Write out all of the lines below, exactly and completely.

================================

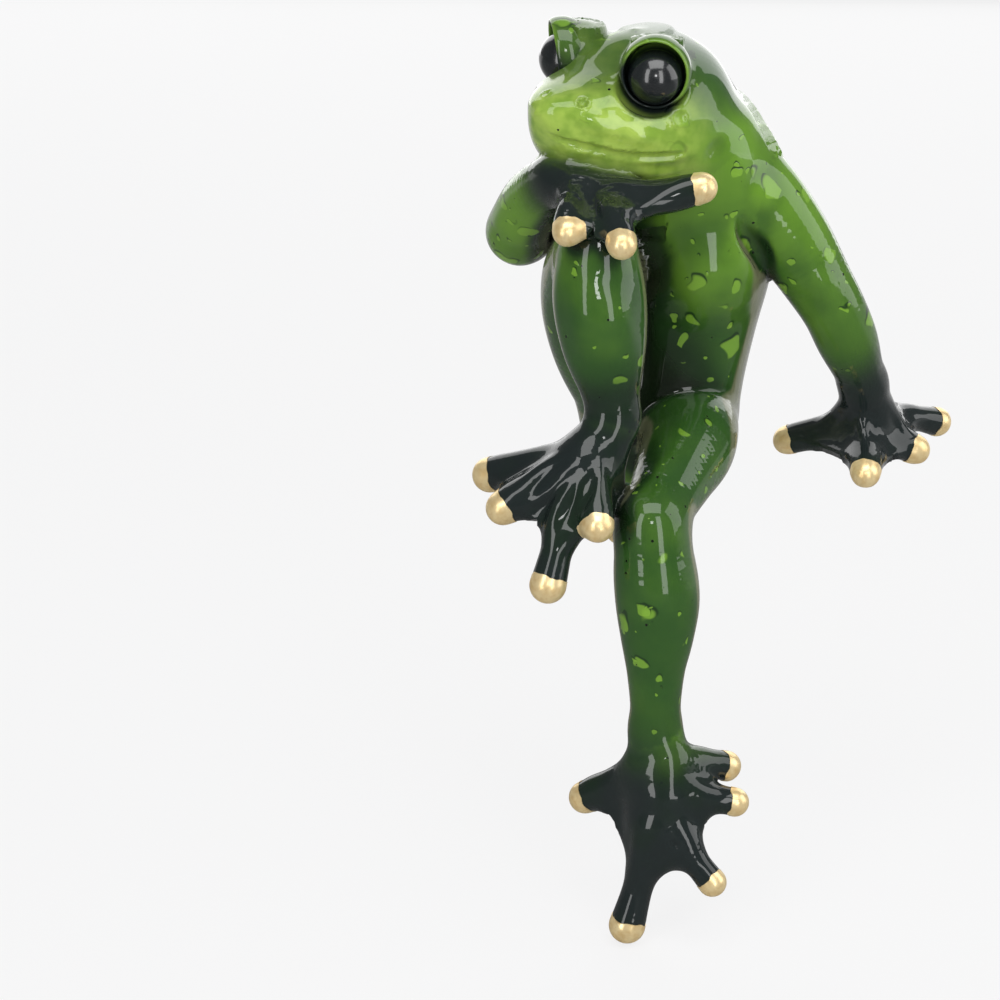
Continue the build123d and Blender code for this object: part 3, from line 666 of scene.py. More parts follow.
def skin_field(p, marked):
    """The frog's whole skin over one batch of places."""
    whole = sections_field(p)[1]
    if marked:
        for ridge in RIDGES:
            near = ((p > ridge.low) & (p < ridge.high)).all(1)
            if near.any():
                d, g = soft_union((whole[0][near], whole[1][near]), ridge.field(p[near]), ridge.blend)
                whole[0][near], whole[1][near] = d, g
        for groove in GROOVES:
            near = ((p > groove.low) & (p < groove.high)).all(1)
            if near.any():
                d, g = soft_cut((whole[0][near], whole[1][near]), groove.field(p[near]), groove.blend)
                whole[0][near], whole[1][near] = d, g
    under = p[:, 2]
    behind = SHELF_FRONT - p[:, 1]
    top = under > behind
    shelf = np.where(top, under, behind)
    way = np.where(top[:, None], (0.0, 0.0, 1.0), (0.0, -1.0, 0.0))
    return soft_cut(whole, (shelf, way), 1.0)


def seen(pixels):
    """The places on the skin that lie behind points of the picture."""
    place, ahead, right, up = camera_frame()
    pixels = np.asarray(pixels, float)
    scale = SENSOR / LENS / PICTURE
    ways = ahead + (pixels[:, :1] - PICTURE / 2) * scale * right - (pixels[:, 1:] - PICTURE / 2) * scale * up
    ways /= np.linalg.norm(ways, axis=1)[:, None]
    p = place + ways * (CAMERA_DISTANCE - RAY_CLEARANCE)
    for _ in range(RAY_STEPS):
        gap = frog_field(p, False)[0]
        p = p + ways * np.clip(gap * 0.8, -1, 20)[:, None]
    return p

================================

**EXERCISE OUTPUT**.
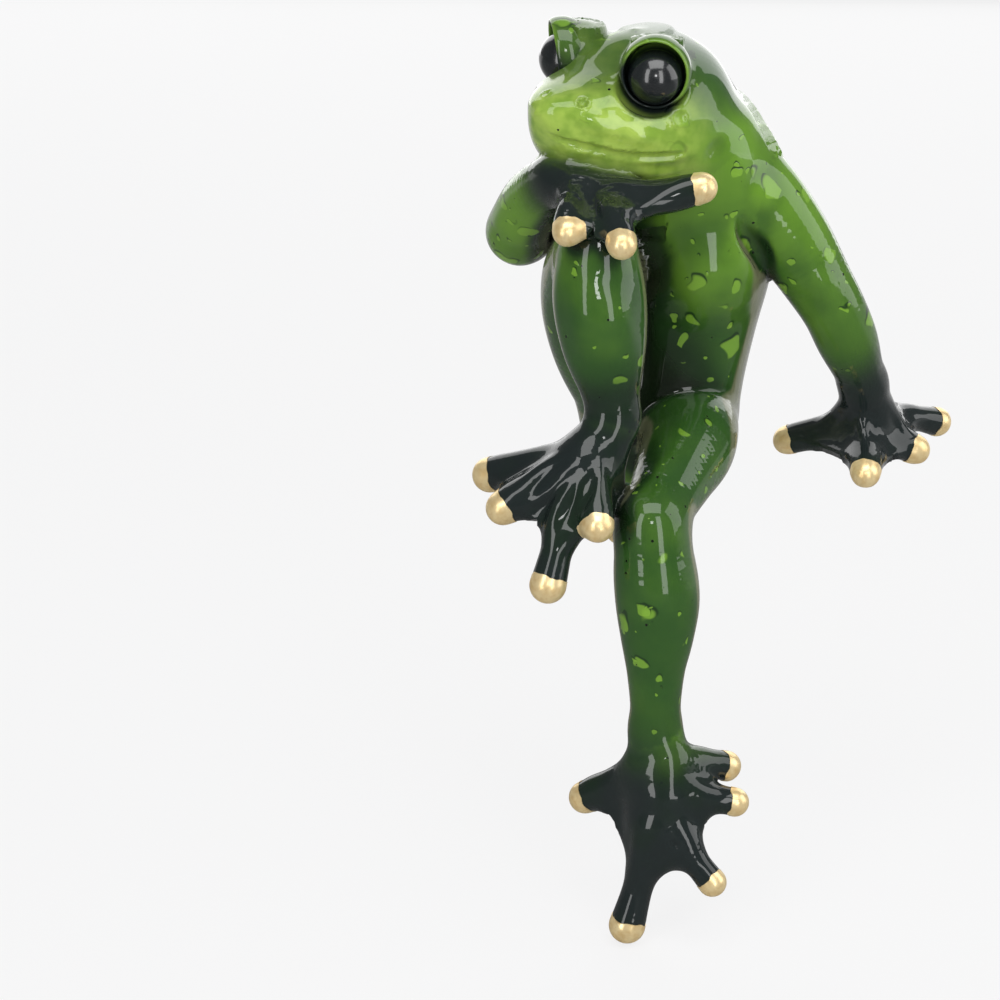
Continue the build123d and Blender code for this object: part 3, from line 666 of scene.py. More parts follow.
def skin_field(p, marked):
    """The frog's whole skin over one batch of places."""
    whole = sections_field(p)[1]
    if marked:
        for ridge in RIDGES:
            near = ((p > ridge.low) & (p < ridge.high)).all(1)
            if near.any():
                d, g = soft_union((whole[0][near], whole[1][near]), ridge.field(p[near]), ridge.blend)
                whole[0][near], whole[1][near] = d, g
        for groove in GROOVES:
            near = ((p > groove.low) & (p < groove.high)).all(1)
            if near.any():
                d, g = soft_cut((whole[0][near], whole[1][near]), groove.field(p[near]), groove.blend)
                whole[0][near], whole[1][near] = d, g
    under = p[:, 2]
    behind = SHELF_FRONT - p[:, 1]
    top = under > behind
    shelf = np.where(top, under, behind)
    way = np.where(top[:, None], (0.0, 0.0, 1.0), (0.0, -1.0, 0.0))
    return soft_cut(whole, (shelf, way), 1.0)


def seen(pixels):
    """The places on the skin that lie behind points of the picture."""
    place, ahead, right, up = camera_frame()
    pixels = np.asarray(pixels, float)
    scale = SENSOR / LENS / PICTURE
    ways = ahead + (pixels[:, :1] - PICTURE / 2) * scale * right - (pixels[:, 1:] - PICTURE / 2) * scale * up
    ways /= np.linalg.norm(ways, axis=1)[:, None]
    p = place + ways * (CAMERA_DISTANCE - RAY_CLEARANCE)
    for _ in range(RAY_STEPS):
        gap = frog_field(p, False)[0]
        p = p + ways * np.clip(gap * 0.8, -1, 20)[:, None]
    return p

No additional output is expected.